The type I'm drinking - Borghi Vin Santo del Chianti 2002 - is a dry type, produced from a blend of 70% Trebbiano Toscano Bianco and 30% Malvasia del Chianti Tuscany. This dry white wine - brownish amber in color, actually - is a single vineyard and single vintage wine which is aged a minimum of three years in those little caratelli barriques. It's a strong wine at 16% abv.
It smells a lot like sherry to me. The alcohol is prevalent on the nose and the aroma of raisins cuts through the heat. On the palate, this Vin Santo tastes of dried fruit - not a surprise - and has a delicious sweetness, like caramel. It's a dry wine, to be sure, but it has a wonderful sweet edge to it. The finish lingers forever and leaves the sensation of an Irish whiskey, if you'll pardon the ethnic juxtaposition.
I may not buy much of what the Catholic church is selling, but drinking Vin Santo is pretty close to finding religion in a bottle.

Sunday, May 9, 2010

Terrabianca Campaccio Toscana 2005


After a trip to the Santa Monica Farmers Market, we stopped in to a restaurant familiar to us from its fantastic Larchmont Village location.  La Bottega Marino in West Los Angeles also serves great Italian cooking.  If you're worried about authenticity, don't.  Their chef is from Naples.  My spaghetti Bolognese was so good that my wife - of Italian heritage - was tasting it from my plate.  Her meatball sandwich met with her approval and mine.  She took home half of it and I was the beneficiary of it later in the day.

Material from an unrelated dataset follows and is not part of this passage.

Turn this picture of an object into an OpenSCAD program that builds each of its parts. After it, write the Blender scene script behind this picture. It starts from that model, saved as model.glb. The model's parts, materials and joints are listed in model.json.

The only complaint I have is that their by-the-glass wine list is a bit skimpy.  As a matter of fact, the Piemonte Barbera I ordered was out of stock.  The waiter offered me a Tuscan blend at the same price - nine dollars - and I gladly accepted. 

Terrabianca Campaccio is a Tuscan blend of 70% Sangiovese and 30% Cabernet Sauvignon.  The winery is in the heart of Italy's Chianti Classico region, and the 12 clones of the two varieties were produced 40% in that region and 60% in Maremma. 

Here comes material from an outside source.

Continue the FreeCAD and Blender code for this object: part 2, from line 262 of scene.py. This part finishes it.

Some soapy looking bubbles around the edge of the glass after pouring dissapated quickly.  The wine has a dark purple color waith an earthy blackberry scent and a trace of pencil lead.  The structure is quite nice.  Its dark, earthy aroma is borne out on the palate, too.  The fruit presents itself strongly in this brooding, full-bodied drink. 

The Terrabianca paired very well with the bolognese, as if it had been made for it.  Oh, I suppose it probably was.  Great food and great wine are enough to make me want a return visit to La Bottega Marino.  Throw in some of that Billie Holiday they were playing during our lunch, and that return visit could be a reality by the time you read this.